Extra and Intracellular Synthesis of Nickel Oxide Nanoparticles Mediated by Dead Fungal Biomass

• Published in: PloS one Vol. 10; no. 6; p. e0129799
• Main Authors: Salvadori, Marcia Regina, Ando, Rômulo Augusto, Oller Nascimento, Cláudio Augusto, Corrêa, Benedito
• Format: Journal Article
• Language: English
• Published: United States Public Library of Science 04.06.2015; Public Library of Science (PLoS)

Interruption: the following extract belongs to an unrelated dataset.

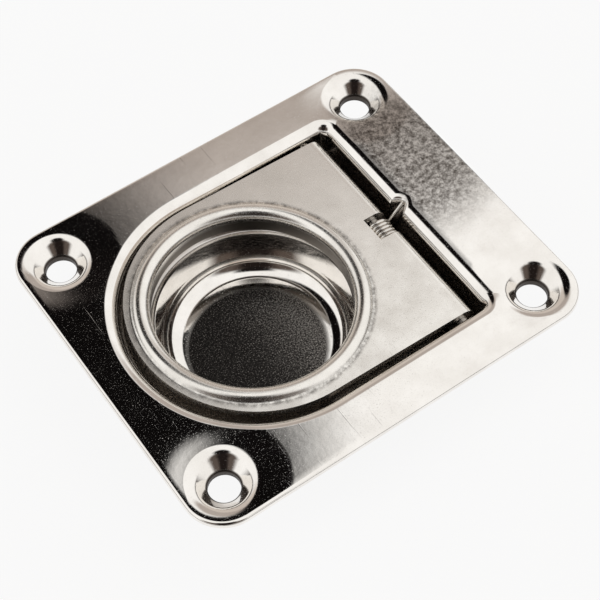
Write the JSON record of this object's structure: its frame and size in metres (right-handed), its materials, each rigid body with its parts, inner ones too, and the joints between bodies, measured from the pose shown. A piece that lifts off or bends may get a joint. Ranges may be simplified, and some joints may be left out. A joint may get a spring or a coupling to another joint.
{
  "type": "flush lift ring",
  "caption": "Spring-closed flush lift ring: pressed rectangular plate with a recessed finger cup and a hinged ring flap, fastened by countersunk screws.",
  "frame": {"origin": "middle of the four screw holes, on the underside of the flange", "axes": "+Z out of the deck, away from the underside; +X towards the hinge, along the plate's long side"},
  "size_m": [0.076, 0.065, 0.0161],
  "materials": {
    "polished_plate": "pressed stainless steel, mirror polished, with fine handling marks",
    "polished_ring": "pressed stainless steel, mirror polished",
    "pin_steel": "drawn stainless steel rod, ends peened",
    "spring_steel": "drawn stainless spring wire"
  },
  "bodies": {
    "plate": {"base_plate": "polished_plate", "hinge_pin": "pin_steel", "torsion_spring": "spring_steel"},
    "ring": {"lift_ring": "polished_ring"}
  },
  "joints": [
    {"name": "ring_hinge", "type": "hinge", "parent": "plate", "child": "ring", "pos_m": [0.0183, 0, -0.00245], "axis": [0, 1, 0], "range_deg": [0, 105], "stiffness_Nm_per_rad": 0.031, "springref_deg": -34.38, "deforming": ["torsion_spring"]}
  ]
}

• Subjects: Adsorption; Biological effects; Biomass; Bioremediation; Biosorption; Biosynthesis; Cell surface; Cell walls; Copper; Cytology; Electron microscopy; Energy transmission; Extracellular Space - chemistry; Fungi; Fusarium; Heavy metals; Hypocrea - isolation & purification; Hypocrea - metabolism; Infrared analysis; Infrared spectroscopy; Intracellular; Intracellular Space - chemistry; Metal Nanoparticles - chemistry; Metal Nanoparticles - ultrastructure; Metals; Microbial Sensitivity Tests; Microorganisms; Nanomaterials; Nanoparticles; Nanotechnology; Nickel; Nickel (Metal); Nickel - chemistry; Nickel oxides; Photoelectron Spectroscopy; Photoelectrons; Physicochemical properties; Pollutant removal; Scanning electron microscopy; Silver; Spectrometry, X-Ray Emission; Spectroscopy; Spectroscopy, Fourier Transform Infrared; Temperature; Transmission electron microscopy; X ray spectroscopy; Brazil
• ISSN: 1932-6203; 1932-6203
• DOI: 10.1371/journal.pone.0129799

The use of dead biomass of the fungus Hypocrea lixii as a biological system is a new, effective and environmentally friendly bioprocess for the production and uptake of nickel oxide nanoparticles (NPs), which has become a promising field in nanobiotechnology. Dead biomass of the fungus was successfully used to convert nickel ions into nickel oxide NPs in aqueous solution. These NPs accumulated intracellularly and extracellularly on the cell wall surface through biosorption. The average size, morphology and location of the NPs were characterized by transmission electron microscopy, high-resolution transmission electron microscopy, scanning electron microscopy, and energy dispersive X-ray spectroscopy. The NPs were mainly spherical and extra and intracellular NPs had an average size of 3.8 nm and 1.25 nm, respectively. X-ray photoelectron spectroscopy analysis confirmed the formation of nickel oxide NPs. Infrared spectroscopy detected the presence of functional amide groups, which are probable involved in particle binding to the biomass. The production of the NPs by dead biomass was analyzed by determining physicochemical parameters and equilibrium concentrations. The present study opens new perspectives for the biosynthesis of nanomaterials, which could become a potential biosorbent for the removal of toxic metals from polluted sites.